Finalement, le gang de la Nouvelle-Orléans vient dans la capitale pour la troisième fois en trois ans. Bien sûr, ces visites se font sans aucune autre raison que celle de se faire plaisir, pas pour vendre le moindre album. Il faut dire que le dernier enregistrement du groupe a déjà 13 piges, et qu’en dehors de quelques chansons ici et là, Bower et ses potes n’ont pas fait grand chose dans le cadre d’Eyehategod. Et si le groupe s’est fondé sur le principe d’une musique teigneuse, méchante, et profondément crade, le plaisir d’être sur scène montre un réel contraste avec l’identité du groupe. Eyehategod est sale, rampant, puissant, lourd et mauvais. Mais les mecs sont en train de sourire en permanence, font des petits cœurs avec les mains, et font preuve d’un réel enthousiasme à être là, devant quelques centaines de personnes.

Le propos reste le même, pourtant. Les guitares atteignent un volume infernal, boueux, plongeant la salle dans un bain de distortions grasses. Patton et Bower inondent le Glazart de riffs blues mutés, drogués. Williams a toujours sa dégaine de l’oncle qu’on évite en réunion de famille, complètement ravagé. Un problème technique viendra le confirmer : le type n’est plus vraiment là, et essaie d’improviser du mieux qu’il peut pendant le blanc. Et c’est pas simple. Mais ce qui impressionne le plus chez Eyehategod, c’est cette manière improbable d’assurer une précision aussi remarquable dans une musique aussi bordélique et crade. Les larsens sont partout, les riffs débordent dans tous les sens, LaCaze, le batteur, semble parfois en roue libre avec ses roulements et cassures, pourtant, tout est extrêmement carré, précis.

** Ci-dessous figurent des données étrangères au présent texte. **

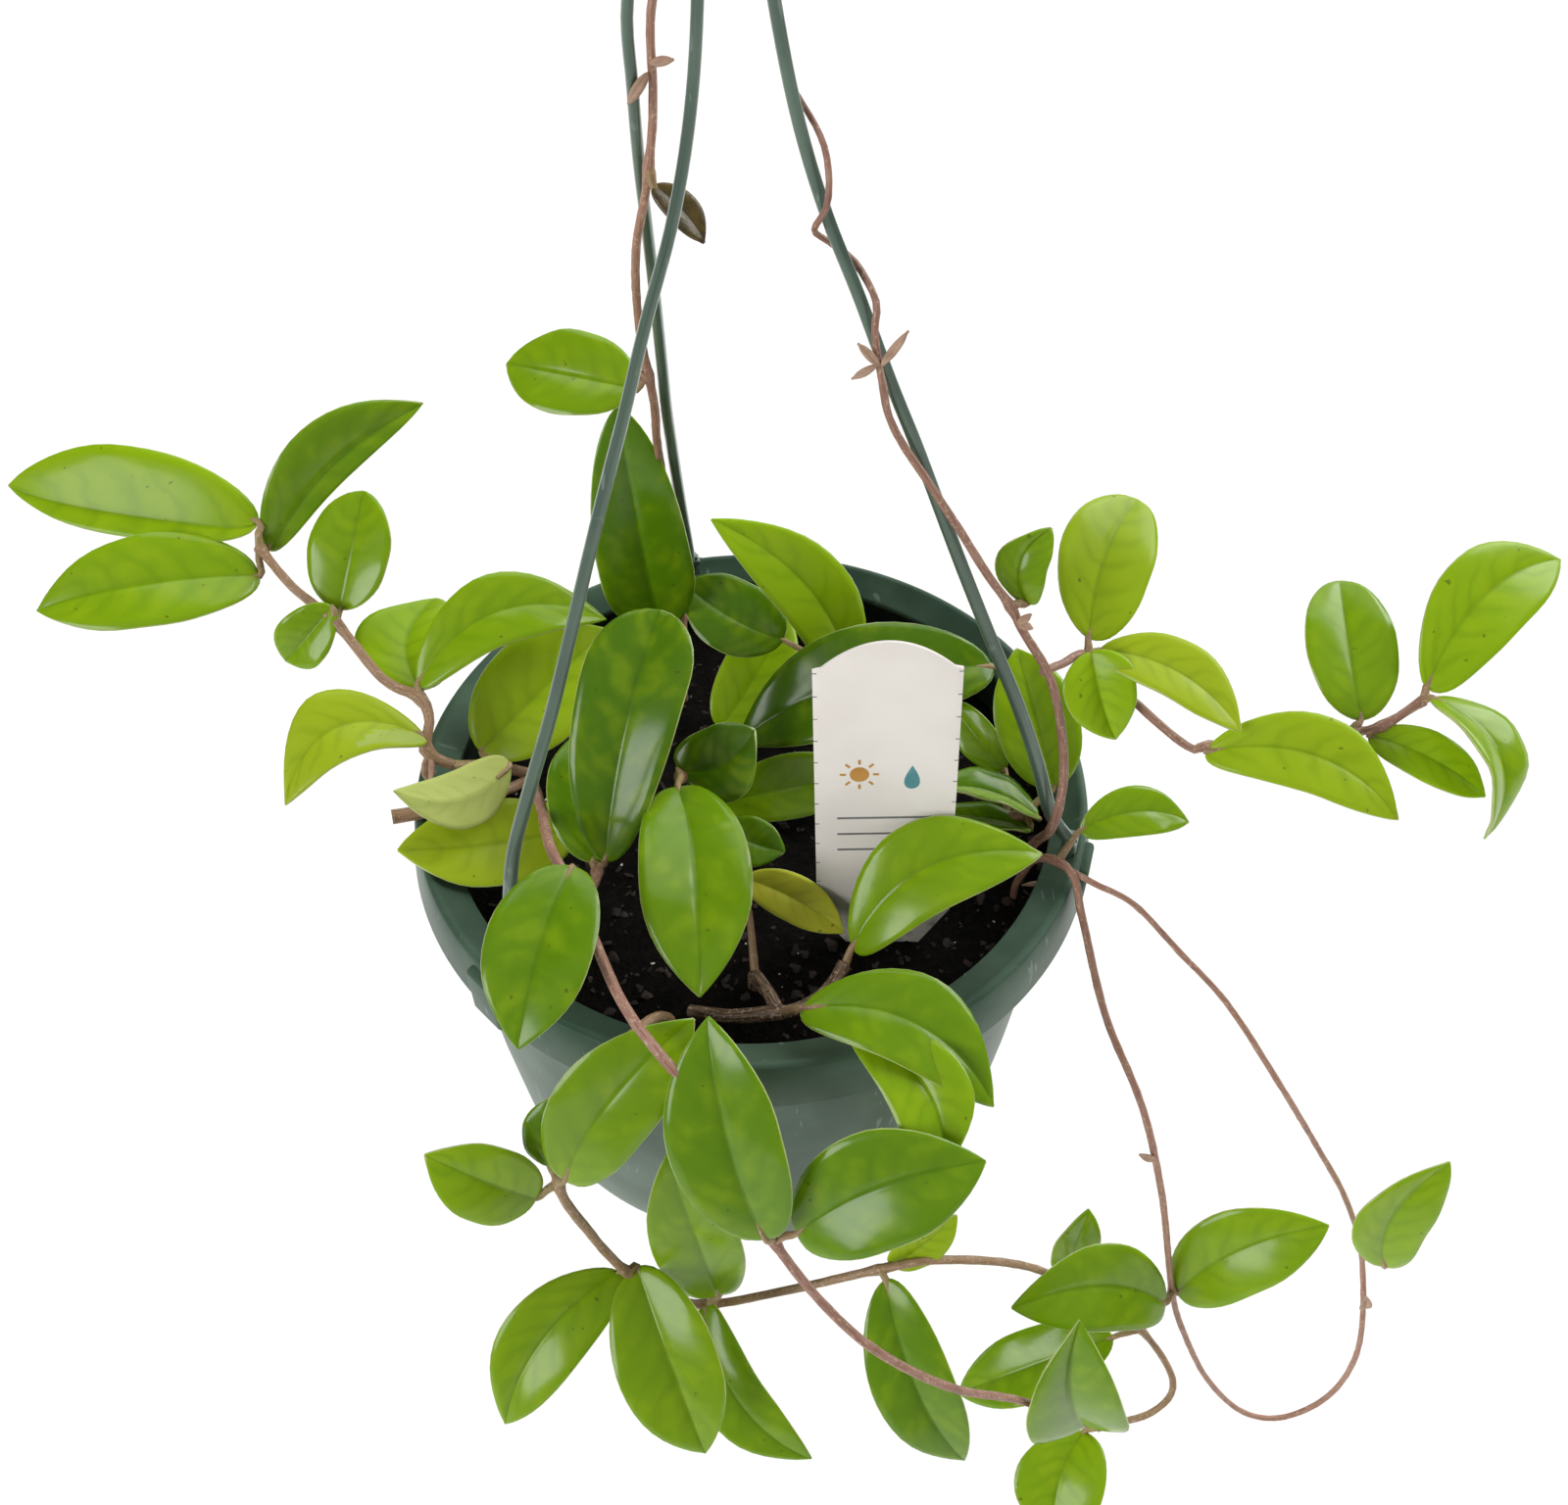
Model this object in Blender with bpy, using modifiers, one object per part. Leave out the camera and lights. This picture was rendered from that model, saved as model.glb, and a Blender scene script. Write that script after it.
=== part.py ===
# A potted wax plant in a hanging pot: a turned plastic pot with three strand pockets, potting mix,
# a stake label, a hanger of three strands and a hook, and the leafy stems.
# Lengths are in millimetres from the centre of the pot's rim; place() turns them into metres
# from the hook's bearing point, which is the part's origin. +Y points away from the viewer.
import math

import bmesh
import bpy
from mathutils import Matrix, Vector

MM = 0.001
GAP = 0.35                 # clearance between touching pieces
MERGE = 0.00001            # weld distance, metres

# Pot
RIM_RADIUS = 100.0
BAND_RADIUS = 103.5        # widest line of the outer rim band
BAND_DEPTH = 15.0
LIP_WIDTH = 9.5
POT_HEIGHT = 143.0
FOOT_RADIUS = 75.0
POT_STEPS = 28
# The pot's inner wall from under the lip to the floor, as (radius, height)
INNER_WALL = ((92.0, -26.0), (90.4, -60.0), (87.8, -95.0), (84.6, -121.0), (80.5, -134.0), (73.0, -139.5))
DRAIN_HOLES = 6
DRAIN_RADIUS = 4.0
DRAIN_CIRCLE = 50.0

# Strand pockets under the rim
STRAND_AZIMUTHS = (104.0, 225.0, 344.0)
POCKET_WIDTH = 13.0
POCKET_INNER = 93.4        # radii of its inner and outer faces
POCKET_OUTER = 103.9
POCKET_TOP = -1.6
POCKET_BOTTOM = -20.5
SLOT_RADIUS = 96.5
SLOT_WIDTH = 6.2
SLOT_DEPTH = 3.9
FOOT_TOP = 6.0             # the strand's foot stands this far above the rim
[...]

Eyehategod, c’est cette manière improbable d’assurer une précision aussi remarquable dans une musique aussi bordélique et crade.

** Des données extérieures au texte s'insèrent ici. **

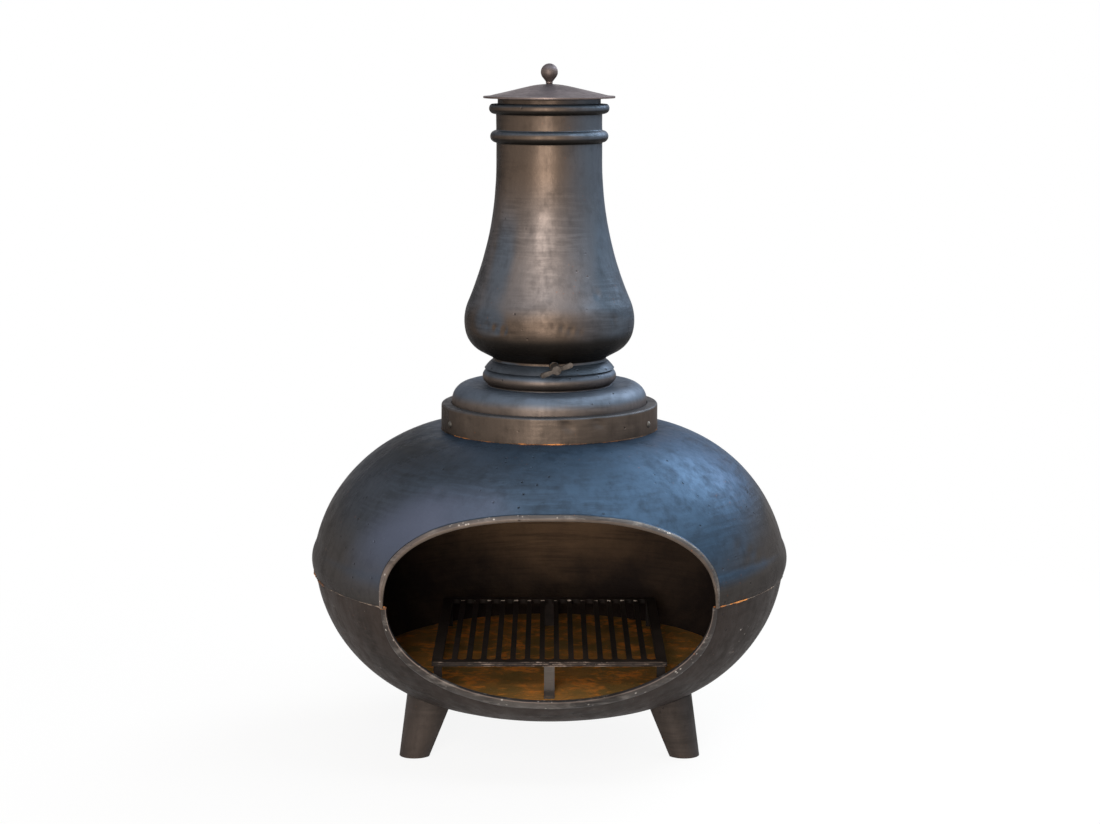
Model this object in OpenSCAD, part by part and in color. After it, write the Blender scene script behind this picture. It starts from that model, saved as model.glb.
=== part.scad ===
// Outdoor iron fireplace: a round two-shell firebox on three splayed legs, with
// a wide front mouth, a loose log grate, a domed neck collar, a bulbous flue
// stack with a butterfly damper, and a lift-off rain lid.
// Millimetres. +Z is up, the mouth faces -Y, the origin lies on the ground under
// the middle of the outline. The flue axis stands a little in front of it, because
// the mouth cuts the round firebox short.

/* [Firebox] */
// Height of the seam between the lower bowl and the upper shell
seam_z = 282; // [276:1:288]
// Casting thickness of both firebox shells
shell_wall = 6; // [5:0.5:7]
// Radius of the side arc of the lower bowl
bowl_side_r = 245.5; // [243:0.5:248]
// Radius of the shallow arc under the bowl
bowl_base_r = 760; // [700:10:820]
// Radius of the side arc of the upper shell
body_side_r = 250.5; // [248:0.5:253]
// Radius of the rolled bead above the seam
seam_bead_r = 53; // [51:0.5:55]

/* [Mouth] */
// Half width of the mouth in the upper shell
mouth_half_w = 256; // [240:1:262]
// Half width of the mouth in the lower bowl
mouth_low_half_w = 250; // [236:1:256]
// Height of the mouth above the seam
mouth_up = 144.5; // [120:0.5:150]
// Depth of the mouth below the seam
mouth_down = 142; // [130:0.5:144]
// Width of the raised bead round the mouth, seen from the front
lip_w = 8; // [6:0.5:11]
// Height of the mouth bead over the shell
lip_h = 4; // [2:0.5:6]

/* [Legs] */
// Angle of each front leg from the front, seen from above
leg_azimuth = 60; // [50:1:65]
// Splay of each leg from vertical
leg_splay = 19.5; // [17:0.5:22]
// Radius of a leg at the ground
leg_foot_r = 25; // [22:0.5:28]
// Growth of the leg radius for each millimetre of its length
leg_taper = 0.17; // [0.12:0.01:0.2]
// Wall of the hollow leg casting
leg_wall = 6; // [5:0.5:8]
// Diameter of the bolt that holds a leg
leg_bolt_d = 10; // [8:1:12]

/* [Hearth plate and grate] */
// Height of the top of the loose plate that floors the firebox
hearth_z = 130; // [124:1:134]
// Thickness of the hearth plate
hearth_t = 6; // [4:0.5:8]
// Overall width of the log grate
grate_w = 368; // [350:1:372]
// Space between the front corners of the grate and the bowl
grate_front_gap = 1.4; // [1:0.1:8]
// Space between the rear corners of the grate and the bowl
grate_rear_gap = 15; // [8:0.5:30]
// Height of the grate over the hearth plate
grate_h = 50; // [44:1:54]
// Number of bars between the side rails
bar_count = 14; // [12:1:16]
// Width of one grate bar
bar_w = 8.3; // [7:0.1:9]
// Depth of the grate rails and bars
bar_t = 7; // [5:0.5:9]
// Width of the four outer rails
rail_w = 16; // [14:0.5:18]

/* [Collar] */
// Outer radius of the clamp band
band_r = 176.3; // [174:0.1:178]
// Height of the clamp band
band_h = 42; // [38:1:45]
// Outer radius of the domed neck collar
dome_r = 158.6; // [156:0.1:160]
// Diameter of a band screw
band_screw_d = 6; // [5:0.5:7]

/* [Stack] */
// Radius of the gas passage through the neck
neck_bore_r = 86; // [85.5:0.1:87]
// Outer radius of the neck at the damper
neck_r = 92.4; // [92:0.1:94]
// Outer radius of the straight top of the stack
stack_r = 85.3; // [84.5:0.1:86]
// Largest radius of the bulb
bulb_r = 138.2; // [137:0.1:139.5]
// Height of the widest ring of the bulb over the collar joint
bulb_rise = 77.5; // [76:0.5:79]
// Height from there to the foot of the straight top
flare_rise = 257; // [250:1:264]
// Depth of the lower bead under the top of the stack
bead_low_drop = 60.5; // [55:0.5:66]
// Depth of the upper bead under the top of the stack
bead_top_drop = 16; // [14:0.5:18]
// Casting thickness of the stack
stack_wall = 6; // [5:0.5:6.5]
// Height of the top face of the stack over the collar joint
stack_top_z = 433.969; // [431.5:0.001:436.5]

/* [Damper] */
// Height of the damper shaft over the collar joint
damper_z = 14.469; // [13.5:0.001:15.5]
// Turn of the damper shaft away from the front
damper_azimuth = 4.5; // [0:0.5:8]
// Tilt of the key and plate in the stored position
damper_tilt = 20; // [15:1:30]
// Diameter of the damper shaft
shaft_d = 8; // [7:0.5:9]
// Thickness of the damper plate
damper_t = 3; // [2:0.5:4]
// Length of the key bar
key_l = 54; // [46:1:58]

/* [Lid] */
// Radius of the lid rim
lid_r = 105.5; // [103:0.5:108]
// Thickness of the lid rim
lid_rim_t = 3; // [2.5:0.5:4]
// Slope of the lid
lid_slope = 13.2; // [11:0.2:15]
// Radius of the knob
knob_r = 13.8; // [12:0.1:15]
// Diameter of the knob stud
stud_d = 6; // [5:0.5:7]

/* [Fits] */
// Free space between parts that move against each other
run_gap = 0.3; // [0.2:0.05:0.5]
// Radial clearance of a screw in its threaded hole
thread_gap = 0.1; // [0.05:0.05:0.2]
// Radial clearance of a bolt in a plain hole
bolt_gap = 0.5; // [0.3:0.1:0.8]

/* [Hidden] */
$fn = 96;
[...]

Cette précision dans la saleté laisse admiratif. En point d’orgue, l’enchaînement Lack of Almost everything/Serving In The Middle Of Nowhere, où le mix de groove et de chaos est à son apogée. Au bout du compte, 50 minutes de show en première partie (étrange choix d’ailleurs) Eyehategod, la légende, continue de mettre à genoux tous les imprudents qui se sont essayés à l’aventure du rock dégueu et lourd depuis une petite dizaine d’années : ces types là sont les patrons, et disposent d’un savoir faire qui manque cruellement à beaucoup.

L’air est devenu totalement irrespirable, et les 20 minutes de battement entre les deux groupes sont indispensables pour aller prendre l’air, au son d’une techno martelante sur la Plage du Glazart. Retour en salle, accueilli par une chaleur étouffante quasi palpable. Orange Goblin est également une légende dans son jeu, puisque fier représentant d’un stoner anglais, avec les charmants gentlemen d’Electric Wizard et pas si loin de feu Dukes Of Nothing. Sauf qu’à la différence d’EHG, Orange Goblin est bien plus glorieux, fier que le posse de la Nouvelle Orléans. Les bras levés au ciel, chaque riff, chaque morceau, est un hymne que le dévoué public réceptionne avec enthousiasme.

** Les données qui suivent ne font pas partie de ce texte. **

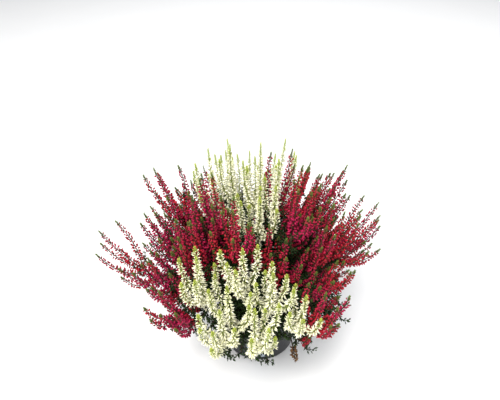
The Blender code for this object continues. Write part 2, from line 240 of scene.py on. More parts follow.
def growthMaterial(name, look):
    material, tree, shader = startMaterial(name)
    colours = tree.nodes.new("ShaderNodeGroup")
    colours.node_tree = growthColours
    for label in ("Base", "Middle", "Tip", "Patch", "Young"):
        colours.inputs[label].default_value = (*look[label.lower()], 1.0)
    colours.inputs["Patch Scale"].default_value = look["patchScale"]
    colours.inputs["Patch Amount"].default_value = look["patchAmount"]
    colours.inputs["Young Amount"].default_value = look["youngAmount"]
    tree.links.new(colours.outputs["Colour"], shader.inputs["Base Color"])
    shader.inputs["Specular IOR Level"].default_value = 0.25
    addGrain(tree, shader, look["grain"], look["smooth"], look["dull"], 0.0002)
    return material


growthLooks = {
    "creamBuds": {
        # The dark yellow-green base of each cream bud is partly its own green and partly painted shade
        # between the crowded buds.
        "base": (0.28, 0.34, 0.07), "middle": (0.88, 0.86, 0.60), "tip": (0.98, 0.97, 0.88),
        "patch": (0.84, 0.83, 0.50), "patchScale": 30.0, "patchAmount": 0.30,
        "young": (0.66, 0.70, 0.18), "youngAmount": 0.40,
        "grain": 700.0, "smooth": 0.45, "dull": 0.70,
    },
    "crimsonBuds": {
        # The near-black base of each crimson bud is partly its own dark maroon and partly painted shade
        # where the buds crowd the stalk.
        "base": (0.050, 0.005, 0.008), "middle": (0.37, 0.008, 0.021), "tip": (0.56, 0.022, 0.045),
        "patch": (0.38, 0.006, 0.082), "patchScale": 17.0, "patchAmount": 0.65,
        "young": (0.24, 0.016, 0.020), "youngAmount": 0.35,
        "grain": 700.0, "smooth": 0.40, "dull": 0.65,
    },
    "limeTips": {
        "base": (0.20, 0.27, 0.03), "middle": (0.38, 0.46, 0.05), "tip": (0.58, 0.62, 0.14),
        "patch": (0.30, 0.36, 0.04), "patchScale": 40.0, "patchAmount": 0.40,
        "young": (0.52, 0.60, 0.09), "youngAmount": 0.60,
        "grain": 600.0, "smooth": 0.40, "dull": 0.60,
    },
    "oliveTips": {
        "base": (0.030, 0.045, 0.010), "middle": (0.075, 0.120, 0.018), "tip": (0.150, 0.210, 0.035),
        "patch": (0.100, 0.060, 0.020), "patchScale": 40.0, "patchAmount": 0.40,
        "young": (0.160, 0.240, 0.035), "youngAmount": 0.70,
        "grain": 600.0, "smooth": 0.40, "dull": 0.60,
    },
    "darkLeavesAndPaintedShade": {
        # The leaves' own dark green is darkened to near-black, most at the leaf base: painted shade of the
        # crown's dense inside.
        "base": (0.004, 0.009, 0.003), "middle": (0.011, 0.030, 0.006), "tip": (0.036, 0.086, 0.015),
        "patch": (0.020, 0.034, 0.008), "patchScale": 35.0, "patchAmount": 0.50,
        "young": (0.085, 0.180, 0.024), "youngAmount": 0.55,
        "grain": 600.0, "smooth": 0.40, "dull": 0.65,
    },
    "witheredBuds": {
        "base": (0.035, 0.018, 0.008), "middle": (0.120, 0.058, 0.022), "tip": (0.230, 0.125, 0.050),
        "patch": (0.070, 0.028, 0.012), "patchScale": 60.0, "patchAmount": 0.60,
        "young": (0.150, 0.082, 0.032), "youngAmount": 0.50,
        "grain": 500.0, "smooth": 0.60, "dull": 0.90,
    },
    "redStalks": {
        "base": (0.030, 0.016, 0.010), "middle": (0.048, 0.030, 0.014), "tip": (0.060, 0.055, 0.018),
        "patch": (0.070, 0.014, 0.012), "patchScale": 30.0, "patchAmount": 0.50,
        "young": (0.065, 0.075, 0.022), "youngAmount": 0.60,
        "grain": 500.0, "smooth": 0.50, "dull": 0.80,
    },
    "paleStalks": {
        "base": (0.110, 0.120, 0.040), "middle": (0.240, 0.300, 0.080), "tip": (0.360, 0.460, 0.110),
        "patch": (0.200, 0.200, 0.070), "patchScale": 30.0, "patchAmount": 0.50,
        "young": (0.380, 0.520, 0.100), "youngAmount": 0.60,
        "grain": 500.0, "smooth": 0.50, "dull": 0.75,
    },
    "bark": {
        "base": (0.030, 0.018, 0.010), "middle": (0.046, 0.028, 0.016), "tip": (0.040, 0.040, 0.018),
        "patch": (0.060, 0.040, 0.024), "patchScale": 60.0, "patchAmount": 0.60,
        "young": (0.060, 0.070, 0.024), "youngAmount": 0.40,
        "grain": 320.0, "smooth": 0.65, "dull": 0.95,
    },
}
growthMaterials = {name: growthMaterial(name, look) for name, look in growthLooks.items()}

# The crown's growth rule. It repeats the layout of the solids with the same draws.

pot = {
    "height": 0.095, "baseRadius": 0.0395, "neckRadius": 0.0515, "rimRadius": 0.0545,
    "rimBand": 0.0090, "wall": 0.0012, "floor": 0.0016, "footRound": 0.0060, "lip": 0.0004,
    "edge": 0.0012, "drainRadius": 0.0040, "drainRing": 0.0240, "drainHoles": 6, "segments": 96,
}
soil = {"top": 0.0830, "rootRing": 0.0165, "rootDepth": 0.0240, "woodyRadius": 0.0025, "forkHeight": 0.1010}
crown = {
    "radius": 0.1715, "height": 0.262, "middle": 0.130, "shift": -0.010,
    "lowestTip": math.radians(95), "frontRaised": 0.16, "frontDrawnIn": 0.20, "backDrawnIn": 0.28,
    "frontShortened": 0.16, "lowestFoot": 0.058,
    "sprays": 53, "innerEvery": 4, "frontCrowding": 0.36, "shortest": 0.080, "longest": 0.102,
    "innerShare": 0.80, "sideRacemes": 150, "mostSides": 3, "mostSidesInFront": 5,
    "sideFullness": 0.88, "room": 0.0006, "touchGap": 0.0003, "forkSpread": 0.0040,
    "rimClearance": 0.0060, "clearFrom": 0.0280, "racemeRadius": 0.0070, "shootRadius": 0.0039,
    "bareStem": 0.0220, "bareRadius": 0.0018, "shortestStem": 0.012, "sprayTries": 40, "sideTries": 30,
    "firstSpread": 0.4, "triesToWiden": 16, "strayAzimuth": 6, "strayPolar": 5, "highestTip": 0.05,
    "reach": (0.92, 1.0), "innerReach": (0.62, 0.78), "innerPolar": 0.85, "roundShift": 0.31,
    "greenShoots": 8, "greenShootTip": 0.030, "greenTries": 60, "greenStray": 22, "greenPolar": (62, 88),
    "greenReach": (0.58, 0.72),
}
bends = {  # how a shoot leaves the fork and stands, angles in degrees
    "rise": 86, "lowRise": 52, "riseCurve": 1.1, "lean": 0.46, "frontUpright": 0.75, "strayLean": 6,
    "footLean": 6, "lowFootLean": 16, "leaving": 0.48, "arriving": 0.32,
}
plants = {
    "red_left": (math.radians(180), "crimson_flowers"),
    "red_right": (math.radians(0), "crimson_flowers"),
    "white_front": (math.radians(-90), "white_flowers"),
    "white_back": (math.radians(90), "white_flowers"),
}
goldenAngle = math.radians(137.508)
upward = np.array([0.0, 0.0, 1.0])
draws = random.Random(39)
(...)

Orange Goblin a un petit côté stoner pour routier plutôt bien foutu, qui enchaîne les riffs qui collent au crâne [...]

De fait, Orange Goblin a un petit côté stoner pour routier plutôt bien foutu, qui enchaîne les riffs qui collent au crâne, et exécuté avec une discipline remarquable qui me fait fortement songé à leurs potes de Scissorfight. Le son dans la salle est d’ailleurs incroyable ! Les murs tremblent sous chaque coup de grosse caisse et la basse envahit tout l’espace déjà particulièrement moite de la salle. Ward ne cesse d’interpeller la foule, lui aussi étant très communicatif sur sa joie de jouer à Paris (visiblement, une première).

Mais si Orange Goblin est une formation qui ne manque pas de qualité au moment d’enquiller ses tubes de stoner, le passage après la tempête EHG est assez difficile, et leur rock colossal, impeccablement branlé, manque cruellement de caractère. Eyehategod donne l’impression d’un feeling incroyable pour orchestrer son bordel à la personnalité légendaire, tandis que Orange Goblin semble bien plus appliqué à réciter ses albums dans la bonne humeur. Pas forcément un mauvais point, pourrait-on dire, mais le décalage après les allumés du bayou est quelque peu cruel. Les fanatiques sont conquis, gloire leur est largement rendue au bout de la petite heure de show.